We've been to this subdivision in Antipolo City many times to go birding, and this was the first sighting I had of Nisaetus philippensis here. For about fifteen minutes the black marauders harassed the large raptor until finally not being able to stand the hostility and to save face, the Hawk-eagle flew away. Interestingly, the pair of crows did not give chase. Perhaps they have a nest nearby that they were trying to protect from the predator, thus the enmity?

The war between two species now over, the other birds became more active in their foraging for food. A surprise was an Elegant Tit displaying its black and yellow color in the blue morning sky.
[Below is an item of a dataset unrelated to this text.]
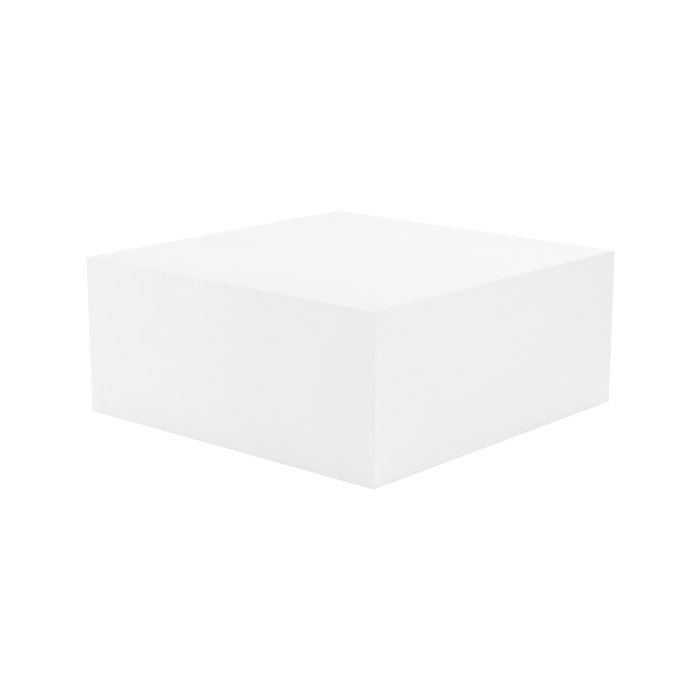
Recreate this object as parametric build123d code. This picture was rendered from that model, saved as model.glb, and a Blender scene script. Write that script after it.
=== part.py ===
from build123d import *
import os
from math import sqrt

# Display plinth: a low square box of lacquered MDF with mitred arrises, open underneath,
# stiffened by softwood and birch plywood, and stood on four swivel levelling feet.
# Millimetres. +Z up, front towards -Y. The origin is on the floor under the centre,
# with the feet wound fully in.

os.makedirs("parts", exist_ok=True)

# ---- driving dimensions: the box
width = 600.0               # along X, outside
depth = 600.0               # along Y, outside
box_height = 254.0          # the lacquered box alone
floor_gap = 0.0             # lower edges stand on the floor with the feet wound in
board = 18.0                # MDF and plywood thickness
arris = 1.0                 # radius sanded on every outside edge

# ---- driving dimensions: the inner frame
post_side = 70.0            # square softwood corner post
post_bore_clear = 1.0       # radial room for the foot's stem inside the post
post_bore_end_clear = 12.0  # room left above the stem's end
batten_thick = 20.0         # softwood under the top and along the base
batten_deep = 44.0
rib_rail_gap = 24.0         # birch plywood cross ribs under the top end this far above the rails
plate_side = 130.0          # birch plywood corner plate that carries a foot

# ---- driving dimensions: the levelling foot, M10
stem_dia = 10.0
stem_length = 50.0          # thread above the hexagon
thread_clear = 0.08         # radial, between stem and nuts
stem_chamfer = 1.0
hex_shoulder = 2.0          # the hexagon's flats stand this far outside the thread
hex_high = 8.0
neck_dia = 8.0
ball_dia = 12.0
ball_clear = 0.1            # radial, ball in its socket
ball_height = 10.5          # ball centre above the floor
pad_dia = 50.0
pad_rim = 4.0               # straight rim of the pad
pad_lip = 1.5               # rim's height above the floor, where the sole stands proud
pad_boss_dia = 24.0
pad_top = 16.0
socket_mouth_dia = 13.4     # flared so that the pad can tilt on its ball
socket_throat_dia = 10.6
throat_drop = 2.6           # flare's depth below the pad's top
sole_dia = 44.0
sole_thick = 3.0
sole_fillet = 0.6
hex_gap = 1.0               # pad's top to the hexagon
nut_gap = 1.5               # hexagon to the lock nut, feet wound in
lock_nut_wall = 3.5         # thread to flat
lock_nut_high = 5.0
hex_corner_share = 0.96     # a nut's corners are turned down to this share of their radius

# ---- driving dimensions: tee nut
barrel_wall = 1.0           # outside the thread
barrel_high = 11.0
flange_rim = 5.0            # flange outside the barrel
flange_thick = 1.5
prong_wide = 3.0
prong_thick = 1.2
prong_high = 7.0
prong_count = 4

# ---- driving dimensions: joinery
biscuit_long = 53.0         # No. 10 beech biscuit
biscuit_wide = 19.0
biscuit_thick = 4.0
slot_long = 61.0
slot_extra_depth = 1.0      # glue room at the bottom of each slot half
biscuit_from_heel = 9.0     # along the mitre, from the inside corner
biscuit_end_margin = 60.0   # first and last biscuit of an edge, from the mitre's inside end
top_biscuits_per_edge = 4
corner_biscuits_per_edge = 2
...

Then there was a very active Grey-streaked Flycatcher living up to its name. It would dart after some unfortunate insect and then return to its original perch - just a few meters from us.

After saying thanks to our hosts, the Webbs, we were returning to our vehicle when I saw something big and brown fly across from us. It was my wife's great spotting abilities that eventually located the whereabouts of the mystery bird. I grabbed her camera with the shorter gear so I could be more mobile and chased after it (it kept flying from tree to tree). It was only later that day when I was processing my photos that I was able to determine what the unknown species was - a Philippine Hawk-cuckoo! I thought it was serendipitous to see two uncommon birds whose names start with "Philippine Hawk" in just a few hours birding.

As we were driving out, we encountered a pair of lovey-doveys. Two usually skittish Spotted Doves were side-by-side on a branch cooing to one another, oblivious of their surroundings. 

What started with the ugliness of war, our birding day ended with the beauty of peace…and love!